Without wanting to hijack this thread but as a novice and about attempt my first engine service I noticed that my 1983 Volvo MD11C has this header tank fitted. The manual makes no mention of this so I'm assuming it has been back fitted? I do remember that the levels were okay but I'm thinking that perhaps it may need the coolant replacing (I don't think it's been done for over 12 months)....if the coolant levels are fine, am I best diverting my attention to the other bits of the service? If not, would someone be kind enough to direct me to a generic service guide?
If your MD11C has this head tank then it is fair to assume it has an indirect cooling system. This means the engine is cooled by a closed system filled with an antifreeze solution , like a car except that this is cooled by a heat exchanger, rather than a radiator, through which the raw water is pumped. That means, of course, that there is a belt driven coolant pump in addition to the raw water pump at the rear of the engine.
The parts of the VP indirect cooling system can be seen in the parts list. See the Miscellaneous section here Volvo Penta MD11, MD11C, MD11D, MD17, MD17C, MD17D - MarinePartsEurope.com
The coolant should be 50% solution of a conventional low silicate antifreeze , not an advanced, long life , OAT antifreeze as used in modern engines. You should change it every year, just like we used to with older cars.

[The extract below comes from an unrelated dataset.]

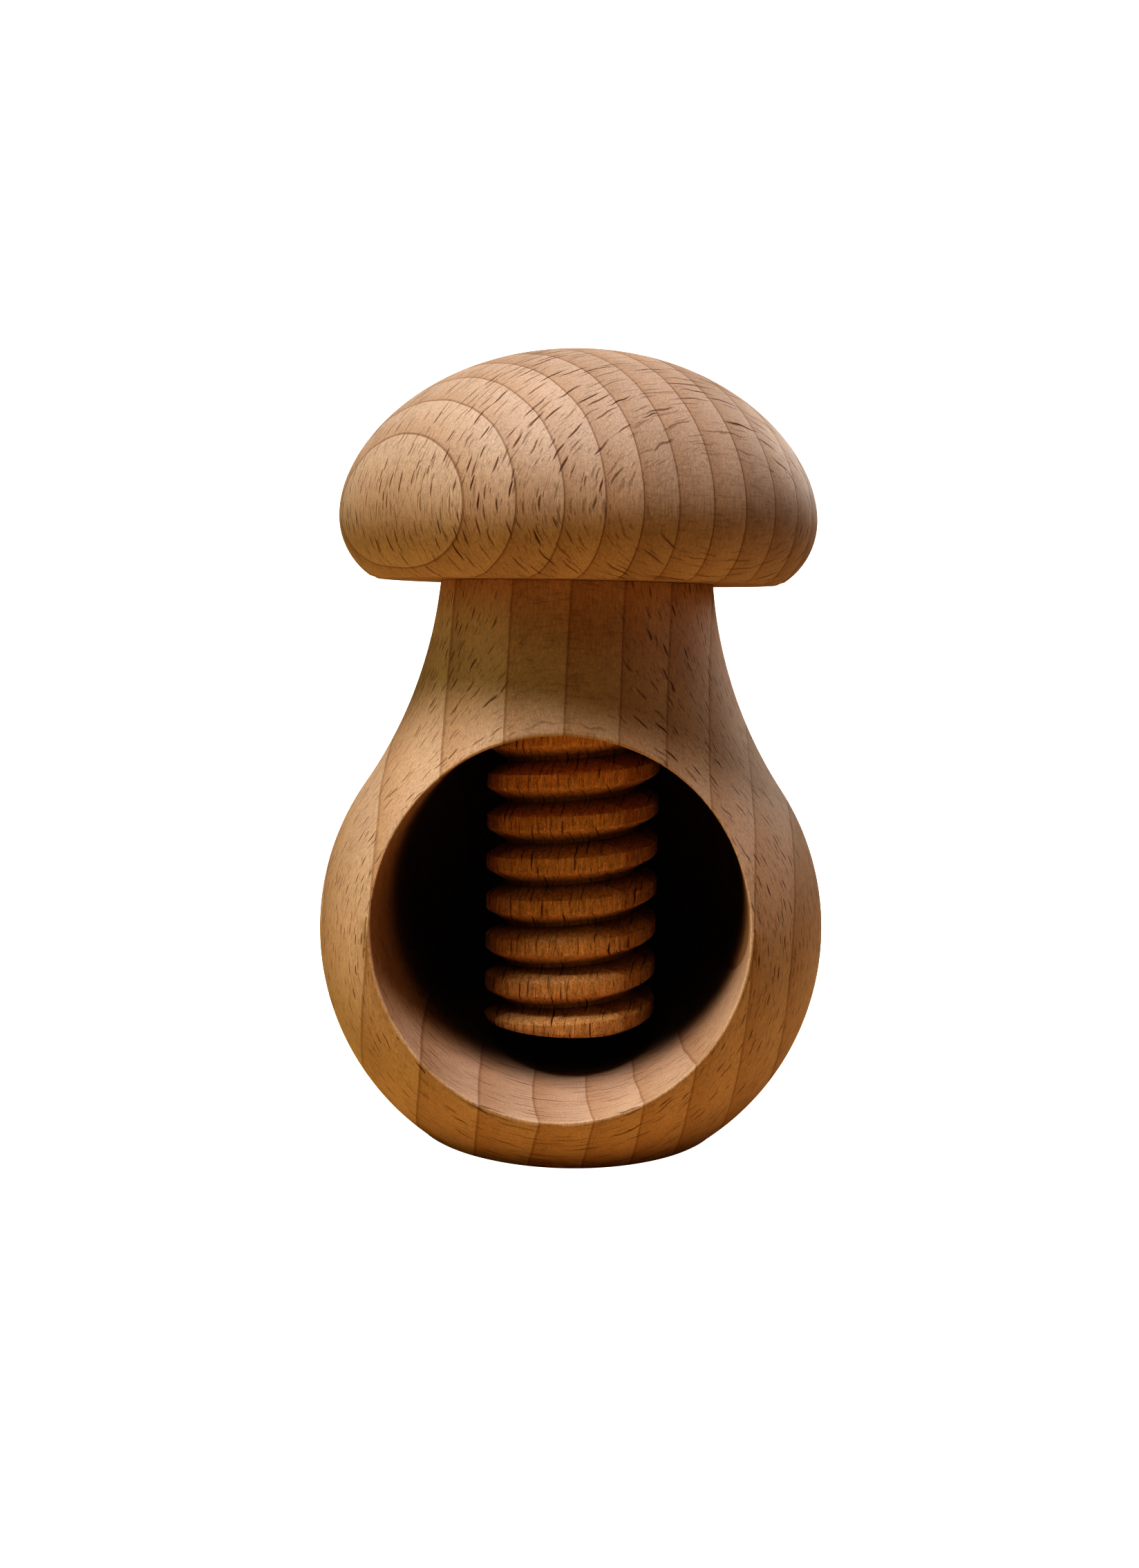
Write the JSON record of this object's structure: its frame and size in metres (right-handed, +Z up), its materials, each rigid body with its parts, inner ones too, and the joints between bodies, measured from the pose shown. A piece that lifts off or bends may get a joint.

The basic servicing, although not the indirect cooling system is covered in the owners manual/ Instruction book which you can download from VP's website Manuals & handbooks | Volvo Penta (Just enter MD11C in the product designation box) If you can service a small diesel car engine you should be able to service the MD11C with one one hand tied behind your back.

I do not know of a free online source for the workshop manual.